Work required => Please give back word for word the lines below, from the first one through the one with "bmn = bmesh.new()".

>> begin Dataset excerpts

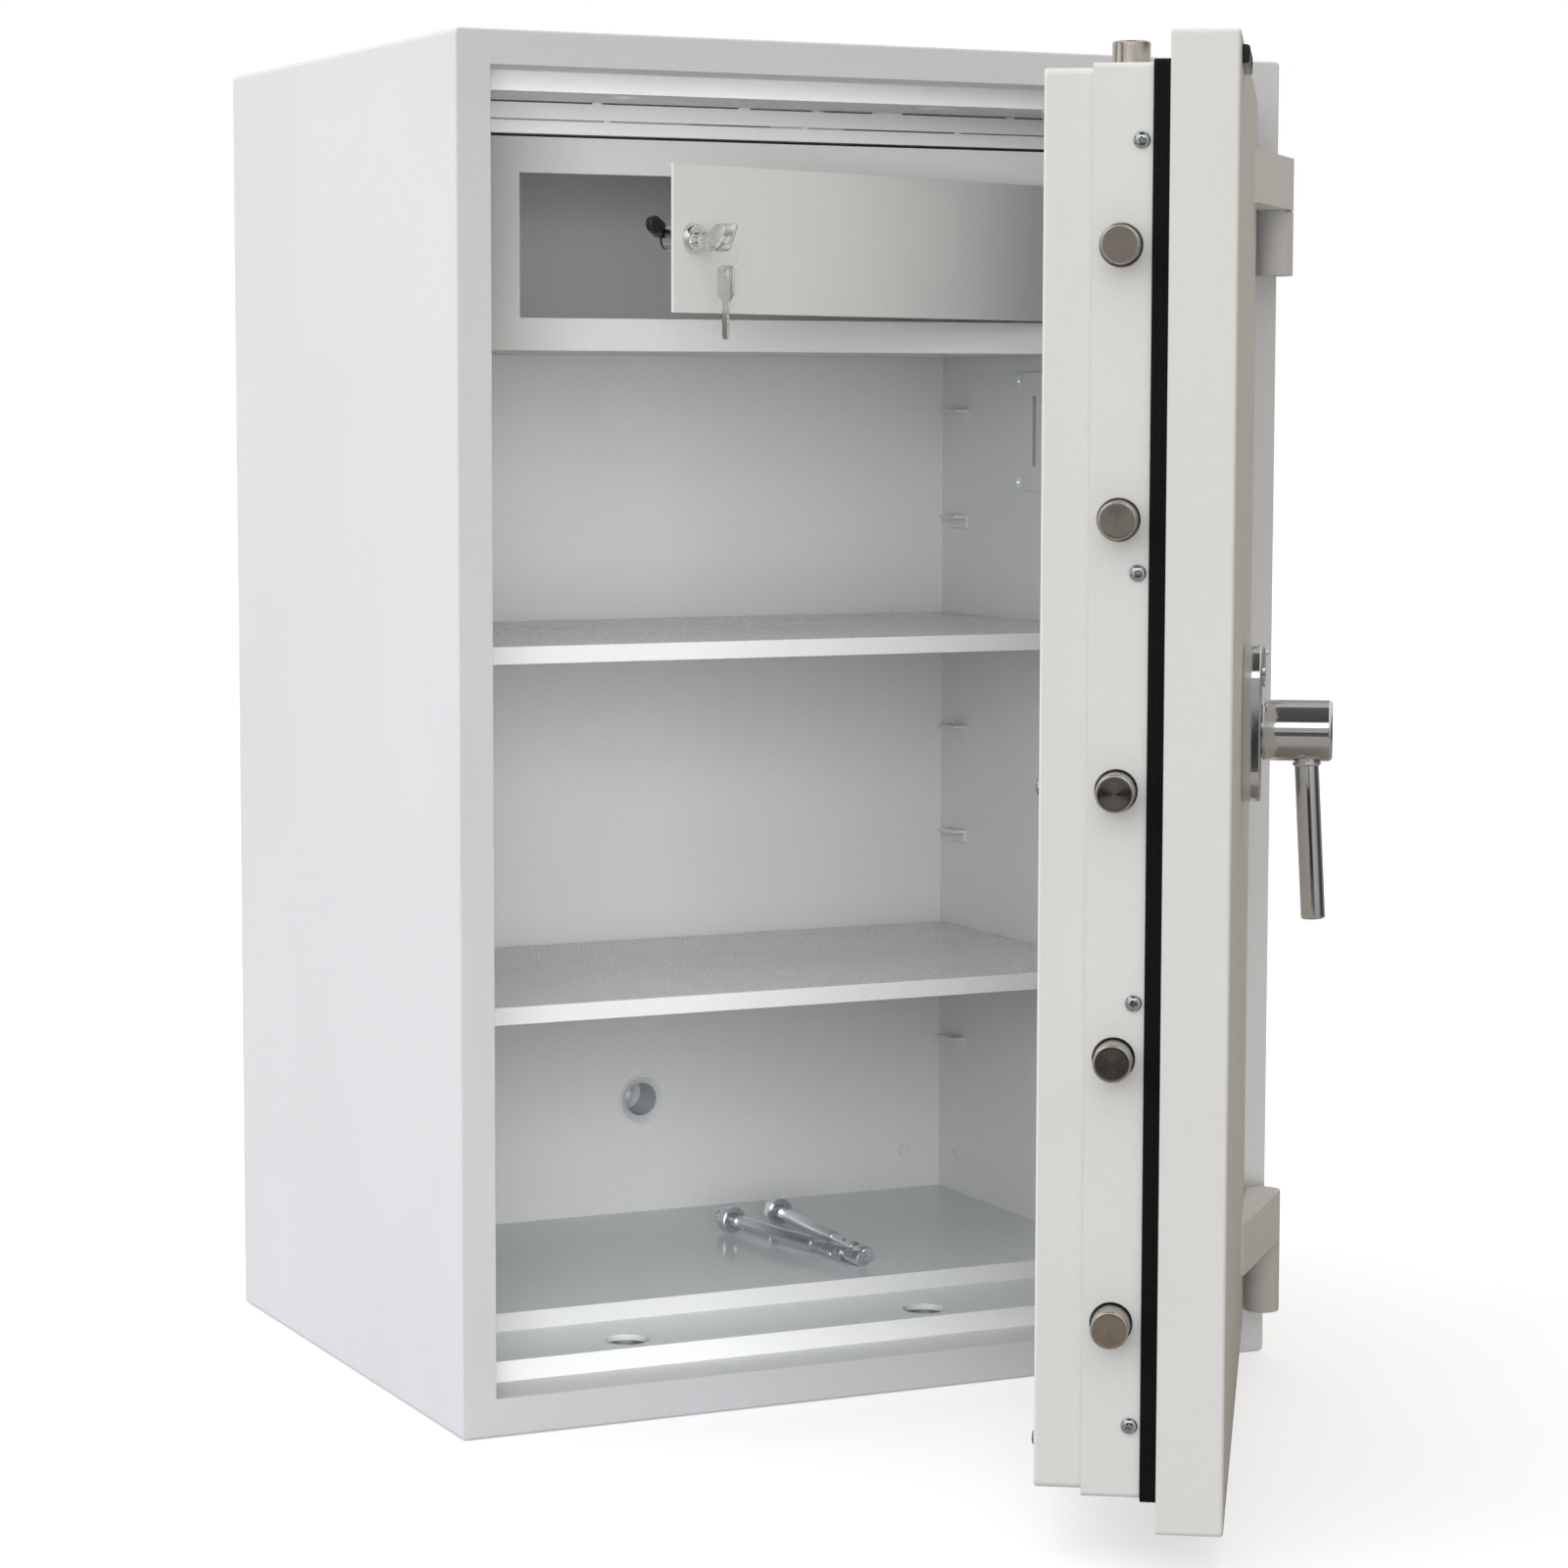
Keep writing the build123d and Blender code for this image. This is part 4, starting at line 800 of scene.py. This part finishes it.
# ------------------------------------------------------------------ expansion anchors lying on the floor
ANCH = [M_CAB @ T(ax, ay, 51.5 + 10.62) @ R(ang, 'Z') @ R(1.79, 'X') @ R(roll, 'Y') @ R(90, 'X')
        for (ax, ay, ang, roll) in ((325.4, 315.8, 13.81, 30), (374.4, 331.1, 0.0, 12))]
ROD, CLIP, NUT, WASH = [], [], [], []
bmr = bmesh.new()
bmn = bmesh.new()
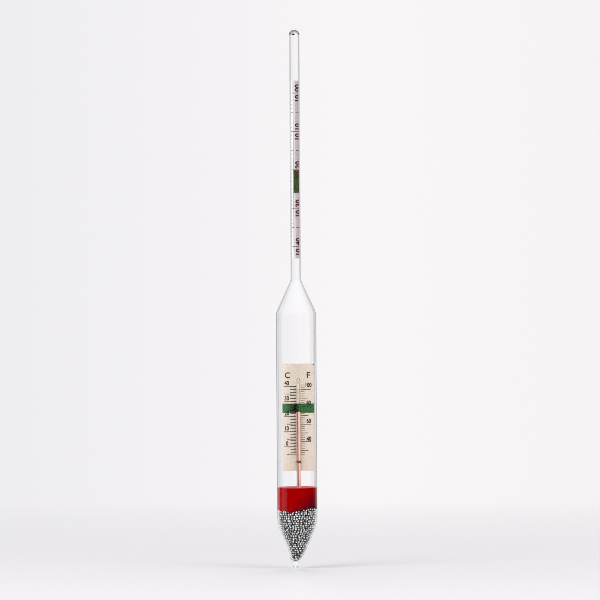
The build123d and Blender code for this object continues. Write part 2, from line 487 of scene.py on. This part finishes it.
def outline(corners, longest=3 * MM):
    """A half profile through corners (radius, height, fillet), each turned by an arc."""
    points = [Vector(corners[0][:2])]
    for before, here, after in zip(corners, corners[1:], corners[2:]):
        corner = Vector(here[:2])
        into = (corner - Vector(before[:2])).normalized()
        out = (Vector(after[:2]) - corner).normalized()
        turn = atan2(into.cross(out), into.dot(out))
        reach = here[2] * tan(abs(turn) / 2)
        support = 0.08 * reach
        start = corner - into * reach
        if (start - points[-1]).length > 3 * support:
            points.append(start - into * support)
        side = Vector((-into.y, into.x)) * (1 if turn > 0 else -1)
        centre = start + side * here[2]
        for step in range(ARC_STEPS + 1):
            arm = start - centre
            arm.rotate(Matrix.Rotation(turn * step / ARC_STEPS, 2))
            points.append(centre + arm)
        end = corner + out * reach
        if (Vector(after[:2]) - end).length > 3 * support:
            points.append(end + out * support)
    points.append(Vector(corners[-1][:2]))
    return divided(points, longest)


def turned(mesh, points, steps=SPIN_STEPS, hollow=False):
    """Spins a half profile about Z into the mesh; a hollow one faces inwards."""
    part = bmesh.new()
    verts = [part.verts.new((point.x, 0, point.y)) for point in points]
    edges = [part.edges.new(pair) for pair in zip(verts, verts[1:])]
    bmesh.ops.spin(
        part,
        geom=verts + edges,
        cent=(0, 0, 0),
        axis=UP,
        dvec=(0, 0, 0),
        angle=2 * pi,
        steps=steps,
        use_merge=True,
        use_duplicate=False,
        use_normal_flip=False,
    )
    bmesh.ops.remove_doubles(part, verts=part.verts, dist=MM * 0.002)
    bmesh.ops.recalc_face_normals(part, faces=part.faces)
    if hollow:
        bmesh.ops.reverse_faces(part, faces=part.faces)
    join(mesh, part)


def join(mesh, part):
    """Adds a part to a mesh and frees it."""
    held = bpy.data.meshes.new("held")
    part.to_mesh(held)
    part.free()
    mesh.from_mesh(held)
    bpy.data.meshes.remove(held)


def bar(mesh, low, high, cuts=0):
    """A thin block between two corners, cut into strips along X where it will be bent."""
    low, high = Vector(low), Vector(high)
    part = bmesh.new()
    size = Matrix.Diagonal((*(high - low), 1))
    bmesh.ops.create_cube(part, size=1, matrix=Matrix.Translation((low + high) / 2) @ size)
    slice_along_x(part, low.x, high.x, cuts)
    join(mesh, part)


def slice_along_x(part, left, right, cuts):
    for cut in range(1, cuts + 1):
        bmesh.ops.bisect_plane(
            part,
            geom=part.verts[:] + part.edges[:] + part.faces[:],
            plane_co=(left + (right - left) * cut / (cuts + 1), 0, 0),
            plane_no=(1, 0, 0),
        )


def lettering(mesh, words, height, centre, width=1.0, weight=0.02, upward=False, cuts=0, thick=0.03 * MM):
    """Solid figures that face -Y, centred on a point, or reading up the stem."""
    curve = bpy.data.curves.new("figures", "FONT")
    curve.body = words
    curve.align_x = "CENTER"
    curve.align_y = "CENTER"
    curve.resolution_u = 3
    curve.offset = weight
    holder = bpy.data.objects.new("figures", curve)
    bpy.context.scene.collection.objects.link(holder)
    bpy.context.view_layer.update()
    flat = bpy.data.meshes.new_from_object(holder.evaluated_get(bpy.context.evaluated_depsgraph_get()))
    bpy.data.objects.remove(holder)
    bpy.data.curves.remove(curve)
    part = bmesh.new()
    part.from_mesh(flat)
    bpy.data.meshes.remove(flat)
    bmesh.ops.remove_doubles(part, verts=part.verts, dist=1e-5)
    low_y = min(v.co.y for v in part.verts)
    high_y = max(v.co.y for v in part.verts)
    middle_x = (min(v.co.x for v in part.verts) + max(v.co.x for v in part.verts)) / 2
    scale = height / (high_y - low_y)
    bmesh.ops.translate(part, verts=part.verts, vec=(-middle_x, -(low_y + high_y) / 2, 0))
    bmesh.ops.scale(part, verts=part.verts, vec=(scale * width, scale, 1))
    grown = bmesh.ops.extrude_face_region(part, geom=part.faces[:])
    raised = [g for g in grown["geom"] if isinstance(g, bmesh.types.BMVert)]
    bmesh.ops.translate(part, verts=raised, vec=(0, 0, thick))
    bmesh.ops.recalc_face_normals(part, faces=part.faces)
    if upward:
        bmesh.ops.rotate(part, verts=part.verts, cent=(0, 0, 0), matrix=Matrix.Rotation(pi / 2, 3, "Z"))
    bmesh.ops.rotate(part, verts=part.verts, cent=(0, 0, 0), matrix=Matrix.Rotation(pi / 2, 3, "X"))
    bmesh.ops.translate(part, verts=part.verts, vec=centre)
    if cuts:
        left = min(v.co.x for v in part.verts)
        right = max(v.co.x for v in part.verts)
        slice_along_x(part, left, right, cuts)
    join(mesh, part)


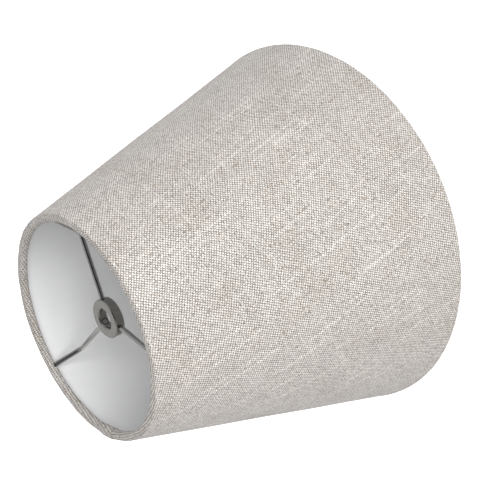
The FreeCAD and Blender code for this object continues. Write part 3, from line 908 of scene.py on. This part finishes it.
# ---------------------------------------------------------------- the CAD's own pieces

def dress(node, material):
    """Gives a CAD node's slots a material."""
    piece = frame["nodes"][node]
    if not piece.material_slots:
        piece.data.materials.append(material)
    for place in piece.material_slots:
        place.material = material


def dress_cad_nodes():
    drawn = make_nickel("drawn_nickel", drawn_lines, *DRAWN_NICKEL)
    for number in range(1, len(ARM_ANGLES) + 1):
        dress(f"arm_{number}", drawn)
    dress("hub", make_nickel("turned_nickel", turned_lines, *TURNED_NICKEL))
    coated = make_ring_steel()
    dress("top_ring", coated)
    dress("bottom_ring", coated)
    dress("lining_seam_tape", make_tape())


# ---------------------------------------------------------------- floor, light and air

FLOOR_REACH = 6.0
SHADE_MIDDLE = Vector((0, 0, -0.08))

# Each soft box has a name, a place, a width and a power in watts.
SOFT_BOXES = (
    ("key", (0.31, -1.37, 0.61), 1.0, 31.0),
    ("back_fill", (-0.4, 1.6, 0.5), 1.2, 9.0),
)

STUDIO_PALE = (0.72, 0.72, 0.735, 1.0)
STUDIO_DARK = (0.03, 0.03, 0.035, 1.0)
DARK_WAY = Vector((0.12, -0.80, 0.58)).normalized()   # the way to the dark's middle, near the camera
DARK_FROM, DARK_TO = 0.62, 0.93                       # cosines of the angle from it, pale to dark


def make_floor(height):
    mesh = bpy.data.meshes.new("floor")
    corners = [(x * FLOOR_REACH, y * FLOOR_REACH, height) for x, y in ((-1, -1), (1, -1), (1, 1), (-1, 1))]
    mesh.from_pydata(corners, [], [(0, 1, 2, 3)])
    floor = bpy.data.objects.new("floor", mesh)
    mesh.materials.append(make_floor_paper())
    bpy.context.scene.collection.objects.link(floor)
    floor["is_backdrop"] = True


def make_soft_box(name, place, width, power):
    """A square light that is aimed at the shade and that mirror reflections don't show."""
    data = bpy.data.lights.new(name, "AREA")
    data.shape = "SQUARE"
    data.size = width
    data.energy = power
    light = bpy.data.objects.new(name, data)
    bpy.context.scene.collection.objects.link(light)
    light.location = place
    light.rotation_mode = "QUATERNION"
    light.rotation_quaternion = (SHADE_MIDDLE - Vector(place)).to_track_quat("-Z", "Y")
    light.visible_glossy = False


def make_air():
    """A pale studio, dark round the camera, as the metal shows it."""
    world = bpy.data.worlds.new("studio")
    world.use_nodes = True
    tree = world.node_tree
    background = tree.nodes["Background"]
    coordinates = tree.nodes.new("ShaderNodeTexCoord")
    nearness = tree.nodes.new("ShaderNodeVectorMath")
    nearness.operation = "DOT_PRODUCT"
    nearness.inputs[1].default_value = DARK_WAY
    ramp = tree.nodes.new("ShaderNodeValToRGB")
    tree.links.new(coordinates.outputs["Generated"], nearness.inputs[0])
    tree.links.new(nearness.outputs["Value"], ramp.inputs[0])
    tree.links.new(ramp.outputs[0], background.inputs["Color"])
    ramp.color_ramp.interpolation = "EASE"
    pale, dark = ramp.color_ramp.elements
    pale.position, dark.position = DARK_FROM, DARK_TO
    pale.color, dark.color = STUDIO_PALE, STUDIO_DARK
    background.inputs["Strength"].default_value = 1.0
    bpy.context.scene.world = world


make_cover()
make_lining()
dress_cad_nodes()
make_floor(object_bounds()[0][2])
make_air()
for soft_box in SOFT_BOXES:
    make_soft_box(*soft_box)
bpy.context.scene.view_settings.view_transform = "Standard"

>> end Dataset excerpts

Result below =>
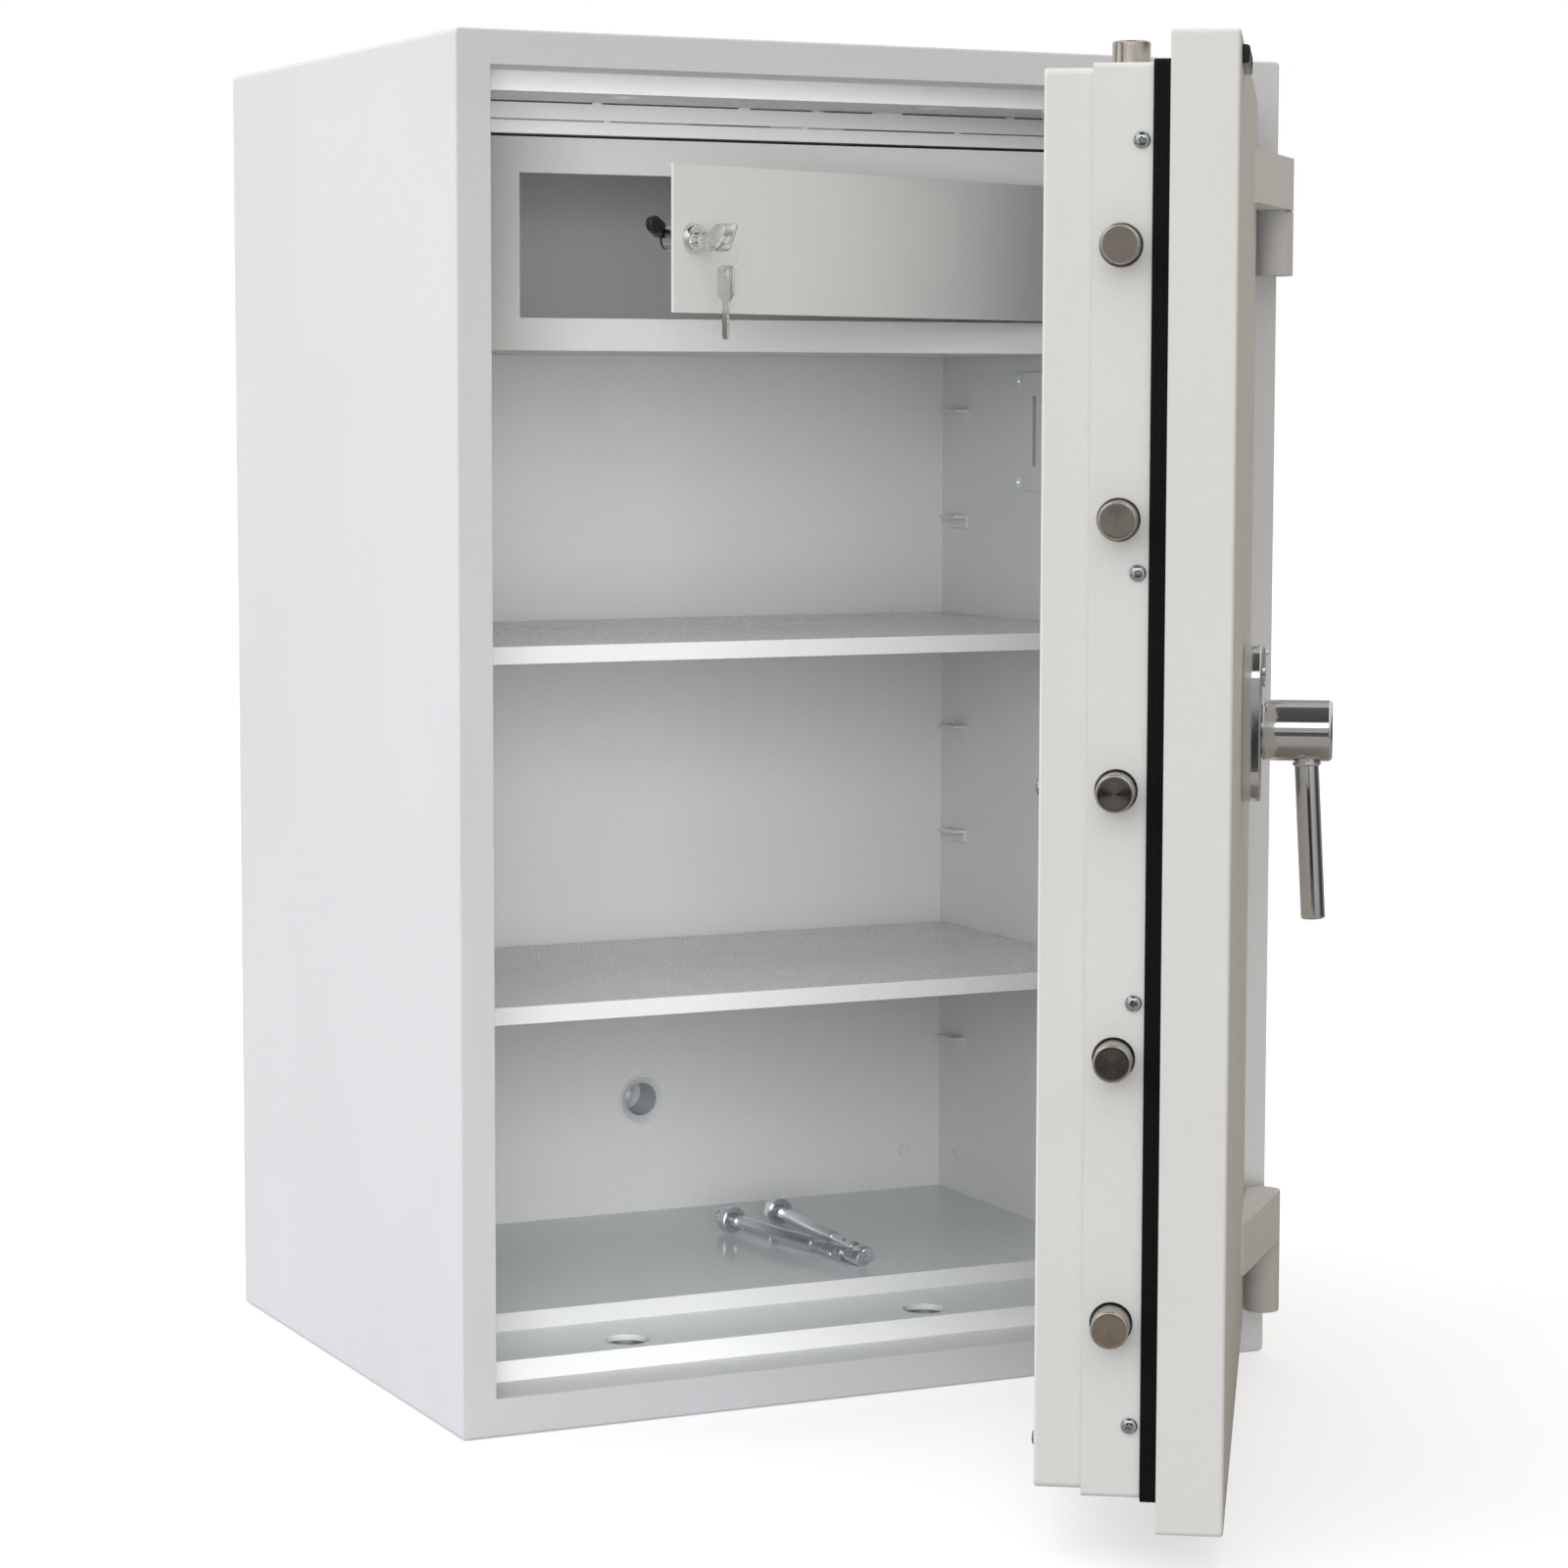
Keep writing the build123d and Blender code for this image. This is part 4, starting at line 800 of scene.py. This part finishes it.
# ------------------------------------------------------------------ expansion anchors lying on the floor
ANCH = [M_CAB @ T(ax, ay, 51.5 + 10.62) @ R(ang, 'Z') @ R(1.79, 'X') @ R(roll, 'Y') @ R(90, 'X')
        for (ax, ay, ang, roll) in ((325.4, 315.8, 13.81, 30), (374.4, 331.1, 0.0, 12))]
ROD, CLIP, NUT, WASH = [], [], [], []
bmr = bmesh.new()
bmn = bmesh.new()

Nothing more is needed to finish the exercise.